Nada
malo –yo lo sabía– podía pasarme con aquella toalla prendida al cuello, cubriéndome
la espalda, la capa de Superman que alguna de mis tías habría sacado de la
bolsa de playa para disfrazarme de superhéroe de las regiones arenosas,
dispuesto a enfrentarse a los villanos invisibles de Cabo de Gata. Era un juego
tonto, pero era mío y me lo tomaba muy en serio.

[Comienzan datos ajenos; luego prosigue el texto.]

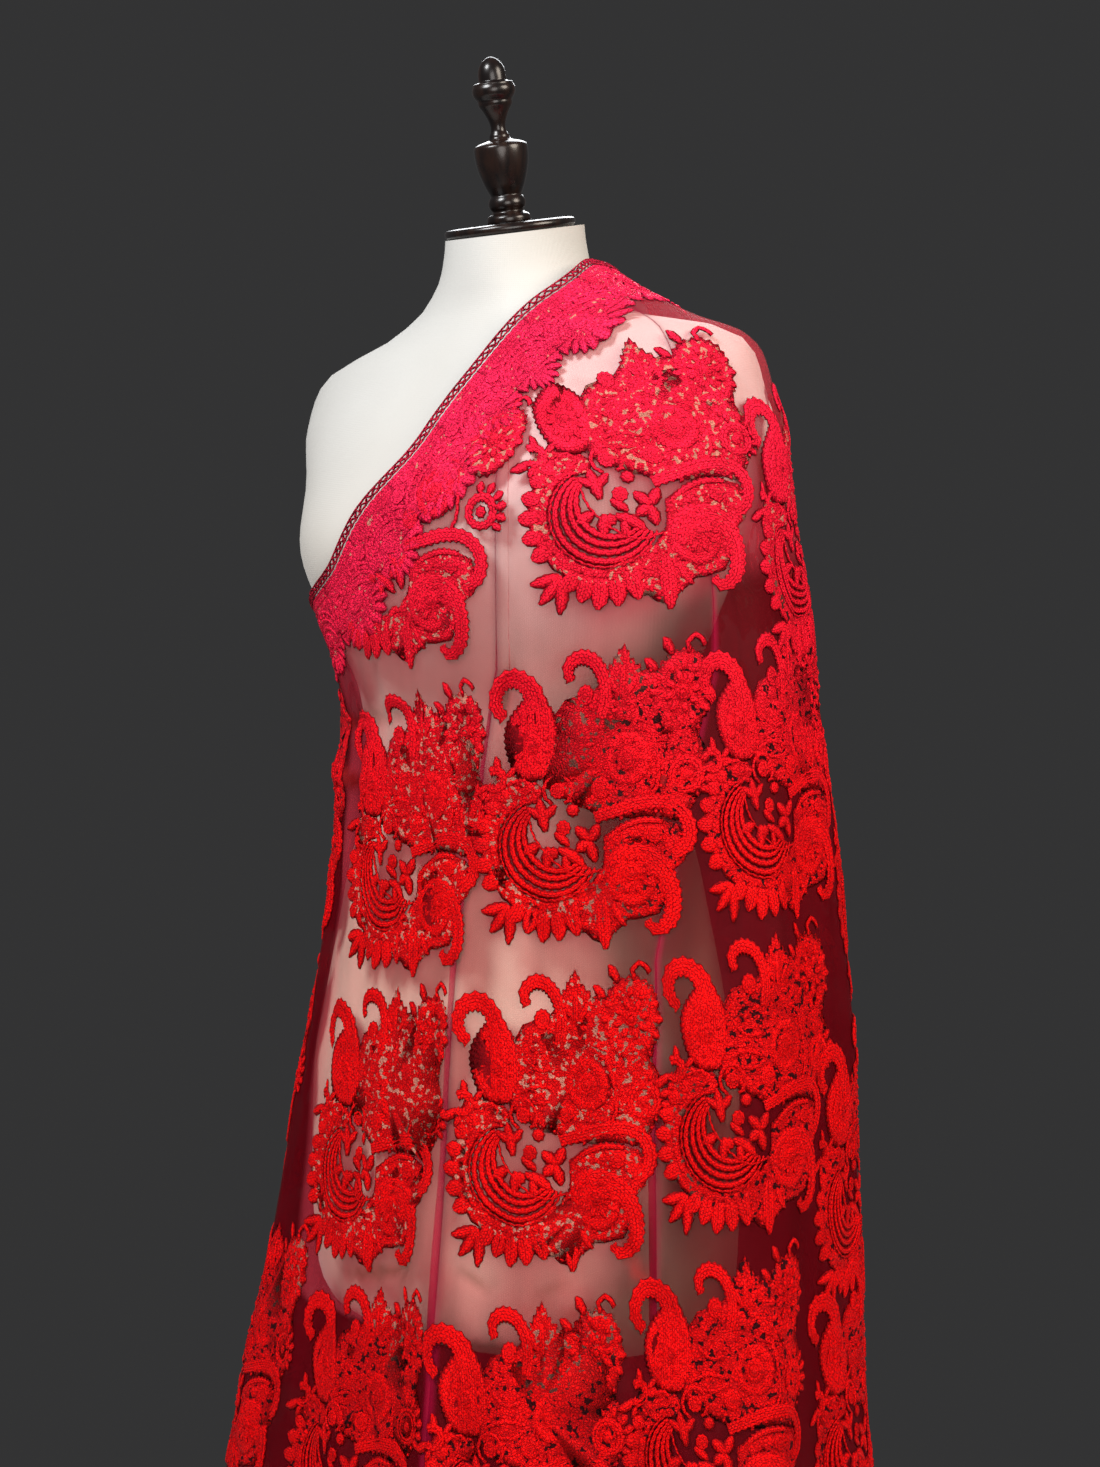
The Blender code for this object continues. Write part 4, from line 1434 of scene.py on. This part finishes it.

Hacía expediciones desde la
orilla a la carretera, sorteaba peligros en las dunas, sudaba, posaba para que
me hicieran fotos.
Una
toalla normal, azul y roja.
Con el
paso de los años aquella capa improvisada fue sufriendo sucesivas
transformaciones: de toalla de playa a videoconsola, de videoconsola a balón de
fútbol, de balón de fútbol a libro de poemas, de libro de poemas a cigarrillo,
de cigarrillo a guitarra, de guitarra a bloc de notas, de bloc de notas a
Trankimazín 1 mg. Todas estas cosas tan sólo para sentirme más seguro, para
volver a la playa y ser de nuevo aquel superhéroe que no conocía el miedo, pero
sobre todo para recuperar la maravillosa sensación de que nada malo puede
pasarme. Y no se lleven a engaño: llega un momento en que lo único que
realmente funciona es la pastilla. Feliz Navidad.